• Given information
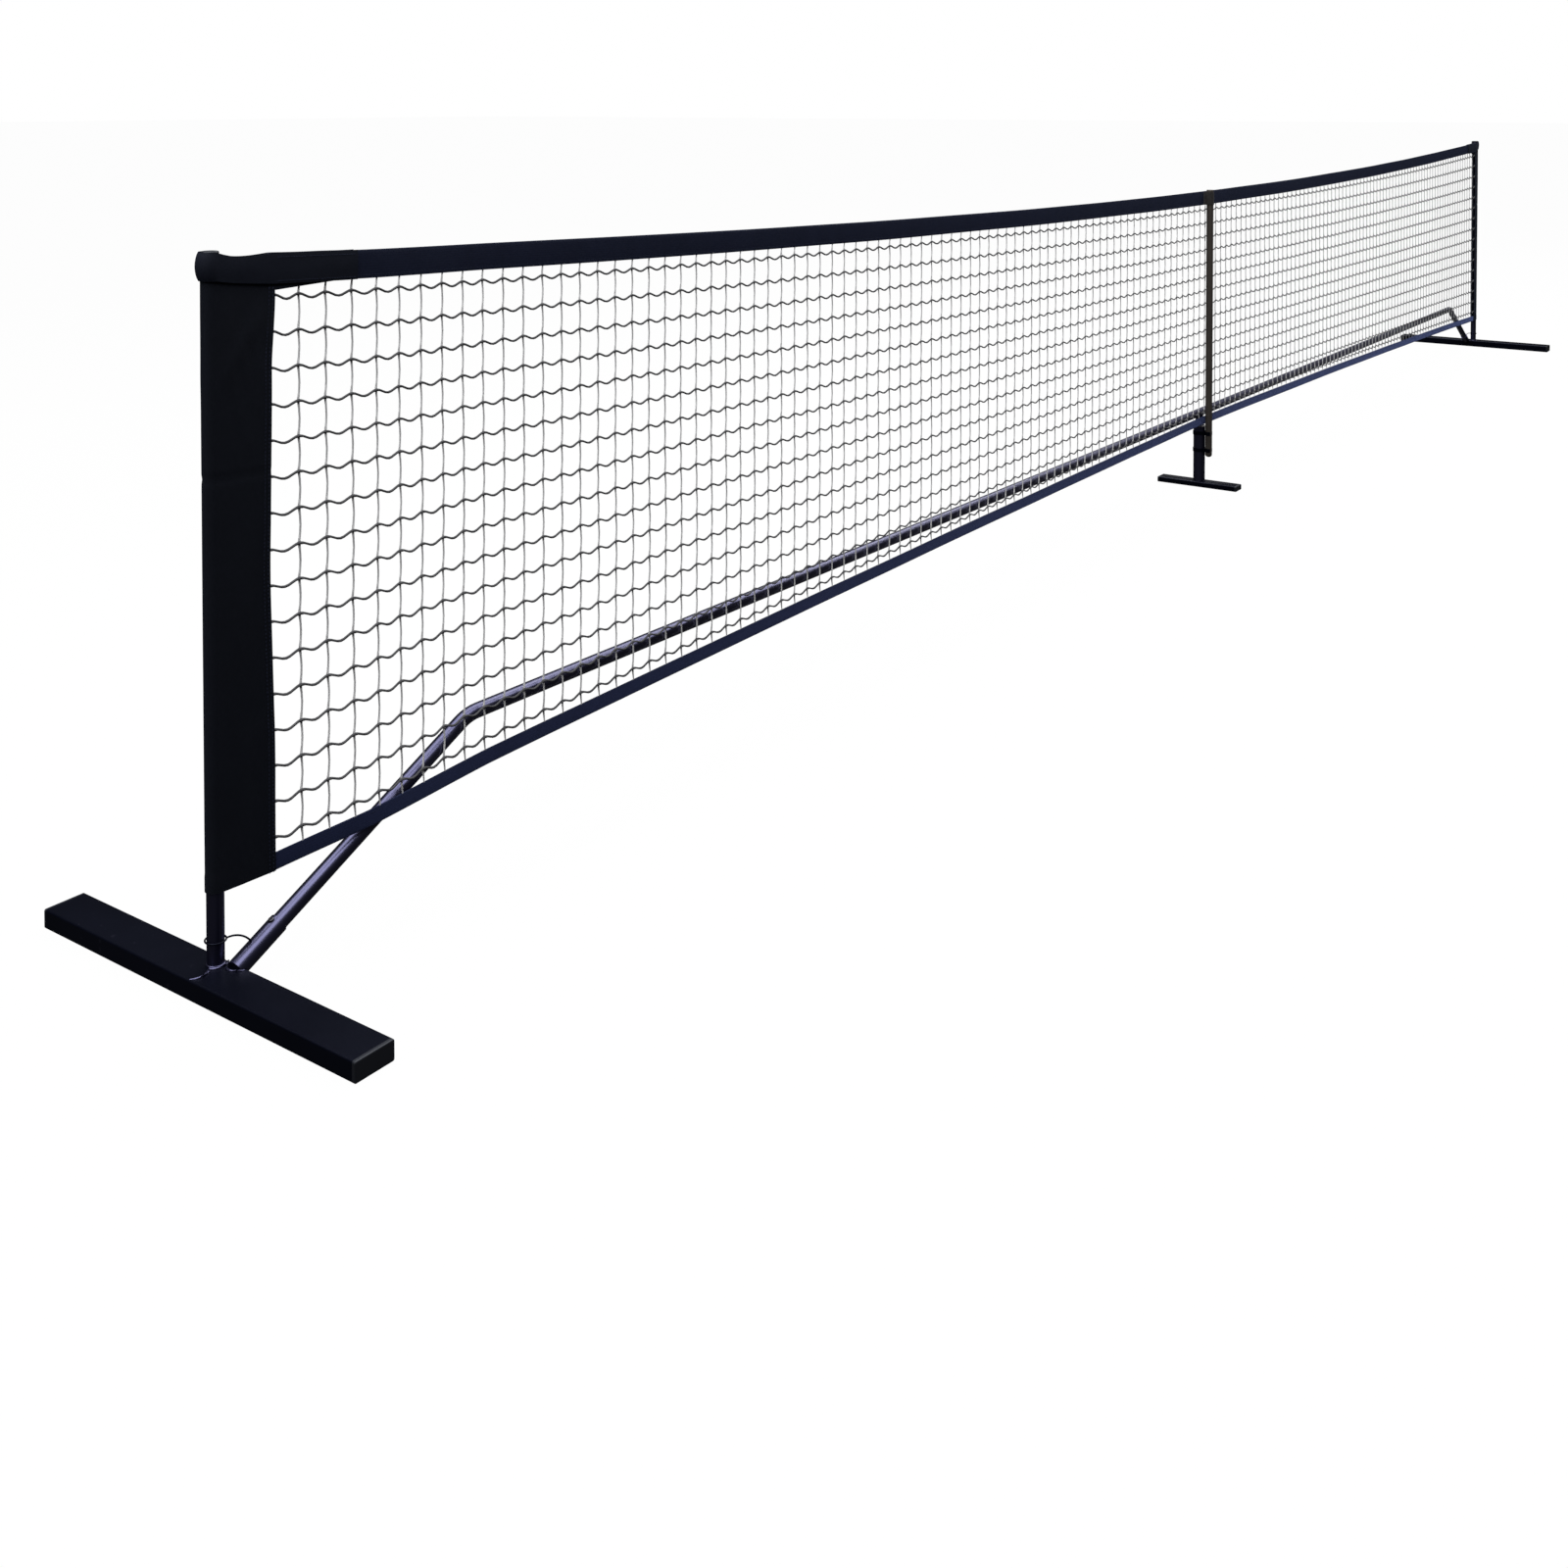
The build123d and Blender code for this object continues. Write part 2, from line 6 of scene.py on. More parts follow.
import logging
import math
from contextlib import contextmanager
from dataclasses import dataclass
from enum import Enum
from typing import Callable, Iterator, Sequence

import bpy
from mathutils import Matrix, Vector, noise


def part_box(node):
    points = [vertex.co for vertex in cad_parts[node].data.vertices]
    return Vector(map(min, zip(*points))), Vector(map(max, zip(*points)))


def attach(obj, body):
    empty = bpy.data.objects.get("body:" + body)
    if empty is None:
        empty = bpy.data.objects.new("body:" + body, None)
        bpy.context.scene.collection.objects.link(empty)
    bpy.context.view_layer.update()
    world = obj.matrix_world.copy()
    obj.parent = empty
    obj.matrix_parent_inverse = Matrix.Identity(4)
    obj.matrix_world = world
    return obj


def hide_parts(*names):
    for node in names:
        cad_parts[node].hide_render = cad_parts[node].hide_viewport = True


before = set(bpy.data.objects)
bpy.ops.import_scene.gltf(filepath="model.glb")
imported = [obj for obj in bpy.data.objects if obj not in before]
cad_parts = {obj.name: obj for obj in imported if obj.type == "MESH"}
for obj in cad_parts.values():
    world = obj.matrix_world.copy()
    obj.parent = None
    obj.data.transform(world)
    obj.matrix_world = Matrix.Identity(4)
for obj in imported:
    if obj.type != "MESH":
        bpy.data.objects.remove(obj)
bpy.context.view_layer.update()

logging.basicConfig(level=logging.INFO, format="%(message)s")
LOG = logging.getLogger("net")

Colour = tuple[float, float, float]
Place = Callable[[float, float, float], Vector]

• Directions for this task
Locate "bpy.data.objects.remove(obj)" in the material, then quote the line that contains it and all lines after it through the final one.

• Result below
        bpy.data.objects.remove(obj)
bpy.context.view_layer.update()

logging.basicConfig(level=logging.INFO, format="%(message)s")
LOG = logging.getLogger("net")

Colour = tuple[float, float, float]
Place = Callable[[float, float, float], Vector]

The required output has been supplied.